In a particularly striking marker of how far the dish has traveled, the Oxford English Dictionary added tteokbokki as an official entry — defined simply as a Korean dish of cylindrical rice cakes in a spicy gochujang sauce, typically served as street food. Few dishes anywhere can trace their entire documented history back to one woman, one accident, and one alley, and fewer still go on to receive that kind of formal linguistic recognition.

Why It Endures
Part of what makes tteokbokki so enduring is its flexibility. It exists comfortably as a quick snack eaten standing at a street cart and as a full sit-down meal at a jeukseok-tteokbokki restaurant, where the dish is cooked tableside in a simmering pot loaded with vegetables, dumplings, and noodles, and often finished with fried rice once the broth has reduced.
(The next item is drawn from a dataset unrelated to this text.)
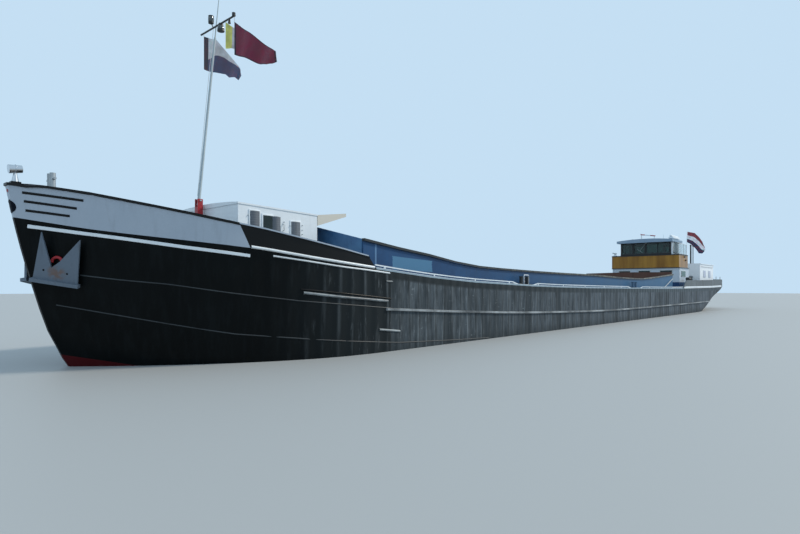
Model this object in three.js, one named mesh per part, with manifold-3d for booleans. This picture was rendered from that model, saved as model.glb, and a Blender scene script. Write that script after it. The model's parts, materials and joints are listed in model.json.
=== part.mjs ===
// A canal motor barge as a 1:2 scale model.
// Every length is the full-size vessel's, in millimetres: x runs aft from the stem head,
// y to starboard, z up from the flat bottom. The last group halves it all.
import * as THREE from 'three';
import { mergeVertices } from 'three/addons/utils/BufferGeometryUtils.js';
import Module from 'manifold-3d';

const wasm = await Module();
wasm.setup();

// Driving dimensions
const MODEL_SCALE = 1 / 2;
const LENGTH = 60000;
const HALF_BEAM = 4050;
const DRAUGHT = 750;
const GAP = 0.7;
const STEM_HALF_WIDTH = 60;
const ENTRANCE_END = 9000;

// Colours
const BLACK_HULL = 0x17191b;
const WHITE = 0xe3e8ec;
const BLUE = 0x1f4f86;
const RED = 0x7d1f22;
const STEEL_GREY = 0x8f9497;
const PALE_GREY = 0xc9cbc8;
const VARNISH = 0xa8722f;
const ROOF_BLUE = 0x6c84a5;
const DARK = 0x25282b;
const HOLD_BROWN = 0x5c3b2c;

// Height of the deck edge, as [x, z]
const SHEER = [
  [0, 4610], [1700, 4280], [4700, 3940], [8860, 3480], [11880, 3230], [14470, 3085], [17070, 3000],
  [19320, 2930], [24450, 2840], [43450, 2735], [52000, 2790], [LENGTH, 2930],
];
// Profile of the stem, as [z, x]
const STEM = [
  [0, 3300], [300, 2150], [750, 1420], [1310, 1130], [1850, 885], [2160, 790],
  [2830, 600], [3630, 385], [4570, 170], [5460, 0],
];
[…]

It works for a teenager with a few thousand won and it works for a chef reinterpreting Korean cuisine for a tasting menu abroad.
There is also something to be said for the fact that the dish never lost its essential character even as it multiplied into dozens of variations. Whether it is the original red gochujang version, the oil-fried gireum-tteokbokki found at Seoul’s Tongin Market, or the cream-based rose version that took over food media a few years ago, the chewy rice cake at the center remains the same. The dish has expanded without forgetting what made it good in the first place.
That, in the end, might be the real story of tteokbokki: an accident that turned out to be worth repeating, again and again, for more than seventy years.